I disagree - as does Dennett.
If our decision-making process is entirely naturalistic, a mere causal chain of physical events causing other physical events, then there is no particular link in that chain to assign responsibility to.
Is it so much a causal chain, rather than a causal network, or causal web? You hint so in your following piece, and might suggest that even if so it makes no difference, but I think it does. The best analogy I can come up with on the spot is that there is no particular note in a chain, network or web of notes that makes a particular collection of notes musical, but this only gets halfway to what I am trying to get at.
I'm also reminded of Searle's Chinese Room thought experiment, which purports to be an argument against strong AI.
I think this relevant, because what I think you are arguing would not only be an argument against strong AI, but against strong I in general.
What do you think?
Sensations reach our neurons, they trigger other neurons and inhibit others, the chain reactions run in parallel within the brain for some time, most likely consulting quantum random sources amplified by chaotic behavior into macroscopic changes until some neuron commands a muscle to contract. There is no special point where responsibility can be assigned.
I don't see a failure to ascribe one special point to where responsibility to be assigned as a major problem. Any more than a failure to failing to find a particular point where life can be said to be ascribed as an argument against life.
But everyday thinking derives responsibility from free will, therefore the free will everyday thinking postulates is not a naturalistic one.
I'd argue that every day thinking either does or can derive responsibility from the sort of naturalistic free will described in particular in Dennett and Hifstadter.
Other than that, yes.
So you claim that a definition is meaningless if it describes an empty class? For instance the definition of the solution to the problem of squaring the circle, i.e. the steps of an Euclidean construction of a segment with length Pi from a segment of length 1 is meaningless because no such construction exists? We are precluded by your fiat from using reductio ad absurdum? Or is this just special pleading for the case of free will?
I rethink that in the light of your post (because I can:evil:).
Meaningless in at least one sense, though not in all senses, of the word.
David
toker
06 Mar 2011, 08:54 PM
If our decision-making process is entirely naturalistic, a mere causal chain of physical events causing other physical events,
Naturalism requires that determinism is true? :hammer:
then there is no particular link in that chain to assign responsibility to.
We don't assign responsibility to people-parts. We assign them to people. Why can't people be links in a causal net?
David B
06 Mar 2011, 11:50 PM
Another analogy.
Is this a collection of ascii symbols?
Is it anything else as well?
If so:-
a) What is it as well as a collection of ascii symbols?
b) Which, if any, particular symbol within the collection makes it what it is?
http://www.glassgiant.com/ascii/ascii.php?sample=mona
David
Jack Willsson
07 Mar 2011, 08:18 AM
You're a deep cynic, but you aren't manipulative.

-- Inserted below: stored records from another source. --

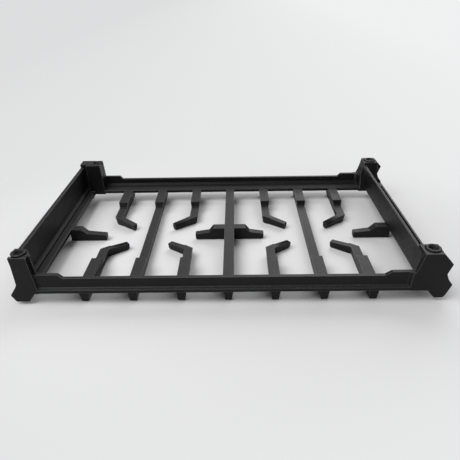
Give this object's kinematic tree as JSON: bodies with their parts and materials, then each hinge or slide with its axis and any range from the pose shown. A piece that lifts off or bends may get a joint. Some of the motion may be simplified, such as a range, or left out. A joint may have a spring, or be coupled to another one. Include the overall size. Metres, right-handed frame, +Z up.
{
  "type": "stove grate",
  "caption": "Cast iron stove grate with stepped bars, bent and side fingers over two burner spaces, moulded rails, side walls and rubber-tipped corner posts, lying cooking face down.",
  "frame": {"origin": "middle of the centre bar on the cooking face, on which the grate lies as in the picture", "axes": "+X to the right along the rails, +Y to the back along the bars, +Z up, towards the rubber feet"},
  "size_m": [0.469, 0.274, 0.061],
  "materials": {
    "iron": "satin black enamel over a fine cast grain",
    "rubber": "matt"
  },
  "bodies": {
    "root": {"grate_casting": "iron", "foot_front_left": "rubber", "foot_front_right": "rubber", "foot_rear_left": "rubber", "foot_rear_right": "rubber"}
  },
  "joints": []
}
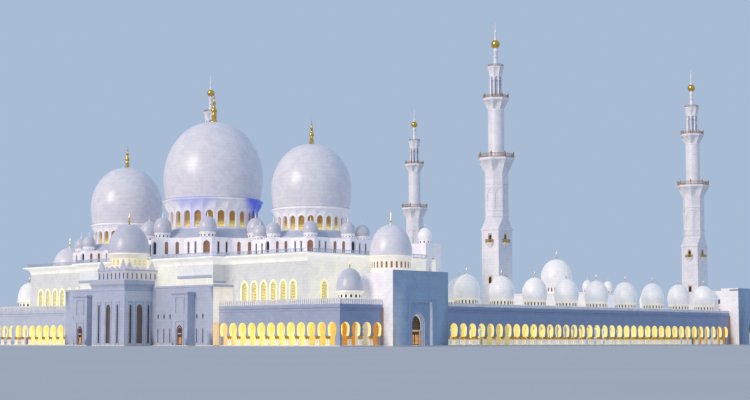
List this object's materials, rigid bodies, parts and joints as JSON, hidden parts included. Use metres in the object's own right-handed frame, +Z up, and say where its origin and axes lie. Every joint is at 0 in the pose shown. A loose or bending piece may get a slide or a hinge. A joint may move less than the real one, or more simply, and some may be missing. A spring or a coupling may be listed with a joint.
{
  "type": "large mosque with courtyard, 1:10 scale model",
  "caption": "Domed prayer hall, arcaded galleries round a court, portal blocks and tall corner minarets, with hinged entrance doors.",
  "frame": {"origin": "middle of the plan at ground level", "axes": "+Z up, -X the front with the prayer hall, +X the east gallery, +Y to the left of the front"},
  "size_m": [24.33, 18.4, 10.7],
  "materials": {
    "wall_marble": "honed white marble",
    "dome_marble": "polished white marble",
    "door_bronze": "dark bronze"
  },
  "bodies": {
    "building": {"hall_floor": "wall_marble", "south_gallery_floor": "wall_marble", "north_gallery_floor": "wall_marble", "east_gallery_floor": "wall_marble", "front_wall": "wall_marble", "south_hall_wall": "wall_marble", "north_hall_wall": "wall_marble", "court_wall": "wall_marble", "hall_roof": "wall_marble", "main_clerestory": "wall_marble", "main_drum": "wall_marble", "main_dome": "dome_marble", "south_clerestory": "wall_marble", "north_clerestory": "wall_marble", "south_drum": "wall_marble", "north_drum": "wall_marble", "south_dome": "dome_marble", "north_dome": "dome_marble", "north_front_mass": "wall_marble", "south_front_mass": "wall_marble", "mihrab_bay": "wall_marble", "mihrab_parapet": "wall_marble", "mihrab_dome": "dome_marble", "south_wing_front": "wall_marble", "north_wing_front": "wall_marble", "south_wing_side": "wall_marble", "north_wing_side": "wall_marble", "south_wing_roof": "wall_marble", "north_wing_roof": "wall_marble", "south_portal": "wall_marble", "north_portal": "wall_marble", "south_portal_dome": "dome_marble", "north_portal_dome": "dome_marble", "southeast_portal": "wall_marble", "northeast_portal": "wall_marble", "south_outer_arcade": "wall_marble", "north_outer_arcade": "wall_marble", "south_court_arcade": "wall_marble", "north_court_arcade": "wall_marble", "south_gallery_roof": "wall_marble", "north_gallery_roof": "wall_marble", "west_court_arcade": "wall_marble", "west_court_roof": "wall_marble", "east_court_arcade": "wall_marble", "east_outer_arcade": "wall_marble", "east_gallery_roof": "wall_marble", "east_gate_block": "wall_marble", "southwest_minaret": "wall_marble", "northwest_minaret": "wall_marble", "southeast_minaret": "wall_marble", "northeast_minaret": "wall_marble"},
    "south_box_door": {"south_box_door": "door_bronze"},
    "north_box_door": {"north_box_door": "door_bronze"},
    "south_door_west_leaf": {"south_door_west_leaf": "door_bronze"},
    "north_door_west_leaf": {"north_door_west_leaf": "door_bronze"},
    "south_door_east_leaf": {"south_door_east_leaf": "door_bronze"},
    "north_door_east_leaf": {"north_door_east_leaf": "door_bronze"}
  },
  "joints": [
    {"name": "south_west_leaf_hinge", "type": "hinge", "parent": "building", "child": "south_door_west_leaf", "pos_m": [-8.098, -8.93, 0.2], "axis": [0, 0, 1], "range_deg": [0, 90]},
    {"name": "south_east_leaf_hinge", "type": "hinge", "parent": "building", "child": "south_door_east_leaf", "pos_m": [-7.712, -8.93, 0.2], "axis": [0, 0, 1], "range_deg": [-90, 0]},
    {"name": "north_west_leaf_hinge", "type": "hinge", "parent": "building", "child": "north_door_west_leaf", "pos_m": [-8.098, 8.93, 0.2], "axis": [0, 0, 1], "range_deg": [-90, 0]},
    {"name": "north_east_leaf_hinge", "type": "hinge", "parent": "building", "child": "north_door_east_leaf", "pos_m": [-7.712, 8.93, 0.2], "axis": [0, 0, 1], "range_deg": [0, 90]},
    {"name": "south_box_door_hinge", "type": "hinge", "parent": "building", "child": "south_box_door", "pos_m": [-11.295, -2.603, 0.2], "axis": [0, 0, 1], "range_deg": [-90, 0]},
    {"name": "north_box_door_hinge", "type": "hinge", "parent": "building", "child": "north_box_door", "pos_m": [-11.295, 2.603, 0.2], "axis": [0, 0, 1], "range_deg": [0, 90]}
  ]
}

I would like to point out that I am not a cynic:
Cynicism (Greek: κυνισμός), in its original form, refers to the beliefs of an ancient school of Greek philosophers known as the Cynics (Greek: Κυνικοί, Latin: Cynici). Their philosophy was that the purpose of life was to live a life of Virtue in agreement with Nature. This meant rejecting all conventional desires for wealth, power, health, and fame, and by living a simple life free from all possessions. As reasoning creatures, people could gain happiness by rigorous training and by living in a way which was natural for humans. They believed that the world belonged equally to everyone, and that suffering was caused by false judgments of what was valuable and by the worthless customs and conventions which surrounded society.
What a load of codswallop.
I never suspected that you were trying to needle toker.
[/tangent]
I was looking at free-will and definitions thereof.
If you intended to spell the name corectly and had succeeded then we have an example of you exercising free-will - determinist though you are.
You did not, in fact, spell his name correctly. A chain of cause and effect happened (as it always does) and a momentary lack of concentration resulted in the mis-spelling.
The mis-spelling had nothing to do with your will. For that moment your will stopped being the controlling agent in that particular chain of events.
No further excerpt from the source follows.